In many regions, operations are coordinated by Independent System Operators (ISOs) or Regional Transmission Organizations (RTOs) like PJM, MISO, ERCOT, and CAISO. These entities manage:

  • Power flows

  • Reliability

  • Congestion

  • Interconnection queues


Why the Legacy System Is Under Strain


Much of today’s transmission system was designed for:

  • Centralized fossil-fuel plants

  • One-directional power flow

  • Predictable load growth

  • Limited real-time visibility

That model no longer matches reality.


Legacy Technologies Being Replaced or Upgraded


1. Fixed Line Ratings → Dynamic Line Ratings (DLR)


Then: Transmission lines were given static thermal limits based on worst-case assumptions (high heat, no wind).

Now: Dynamic Line Rating systems use:

  • Sensors

  • Weather data

  • Real-time monitoring

This allows operators to safely move 10–40% more power on existing lines without rebuilding them.


2. Mechanical Switchgear → Digital & Power Electronics


Then: Electromechanical relays and slow-acting breakers dominated protection systems.
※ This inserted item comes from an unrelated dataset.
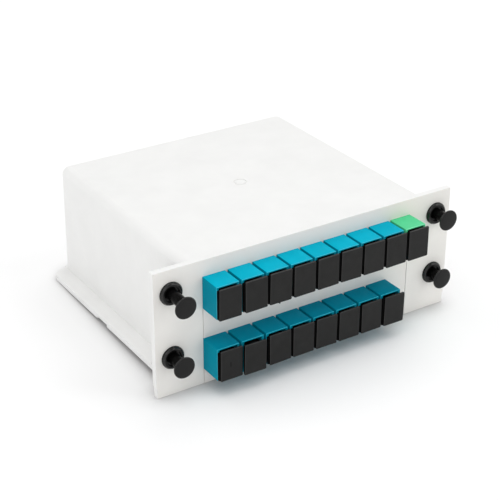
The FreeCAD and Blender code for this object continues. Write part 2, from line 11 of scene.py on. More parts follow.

Now: Digital relays and power electronics enable:

  • Faster fault detection

  • Adaptive protection

  • Better coordination with inverter-based resources

This is critical for grids with high renewable penetration.


3. Copper Conductors → Advanced Conductors


Then: Conventional steel-reinforced aluminum conductors limited capacity and sag performance.
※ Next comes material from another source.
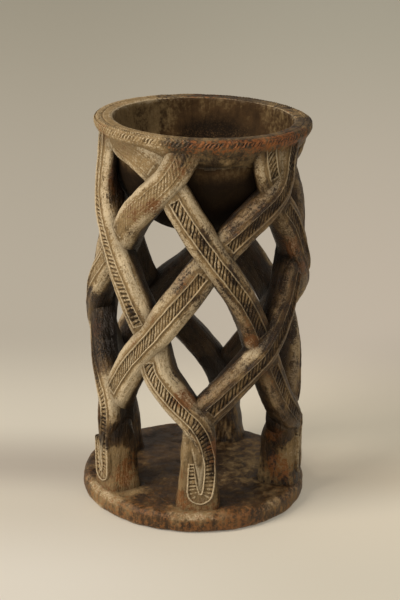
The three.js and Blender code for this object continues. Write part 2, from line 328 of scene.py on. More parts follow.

Now: Utilities are deploying:

  • High-temperature low-sag (HTLS) conductors

  • Composite-core cables

These can:

  • Double line capacity

  • Reduce sag

  • Fit on existing towers

This approach—called reconductoring—is one of the fastest ways to add capacity.


4. Passive Grid → Actively Managed Power Flow


Then: Power flowed according to physics, with limited operator control.

Now: Technologies like:

  • Flexible AC Transmission Systems (FACTS)

  • Static VAR compensators

  • Series capacitors

  • Grid-forming inverters

Allow operators to:

  • Redirect power flows

  • Reduce congestion

  • Stabilize voltage and frequency


5. AC-Only Networks → HVDC Integration


Then: Long-distance transmission was almost exclusively AC.

Now: High Voltage Direct Current (HVDC) is increasingly used for:

  • Long-distance bulk transfer

  • Connecting asynchronous grids

  • Offshore wind integration

HVDC offers:

  • Lower losses

  • Precise control

  • Smaller right-of-way footprints


Digitalization: The Biggest Shift of All


Perhaps the most important change isn’t physical—it’s digital.

Modern transmission systems now rely on:

  • Phasor Measurement Units (PMUs)

  • Wide-area monitoring systems

  • AI-assisted forecasting

  • Advanced state estimation

This turns the grid from a reactive system into a predictive one, capable of identifying instability before outages occur.


Why Transmission Modernization Is So Hard


Despite clear benefits, transmission upgrades face major obstacles:

  • Permitting and siting delays

  • Multi-state jurisdictional complexity

  • Cost allocation disputes

  • Public opposition to new lines

As a result, utilities are prioritizing “non-wires alternatives”—upgrades that increase capacity without new corridors.


What This Means Going Forward


Transmission modernization is no longer optional. It is the gating factor for:

  • Data center expansion

  • Renewable integration

  • Manufacturing reshoring

  • Grid reliability

The future grid will be:

  • More digital

  • More power-electronics-driven

  • More flexible

  • More capital-intensive

And transmission will sit at the center of it all.


Conclusion


The U.S. transmission system is evolving from a static, analog network into a dynamic, software-enabled platform. The physics of electricity haven’t changed—but how we manage it has.


The question now isn’t whether we modernize transmission—but whether we can do it fast enough to meet the needs of today’s tech-savvy consumers.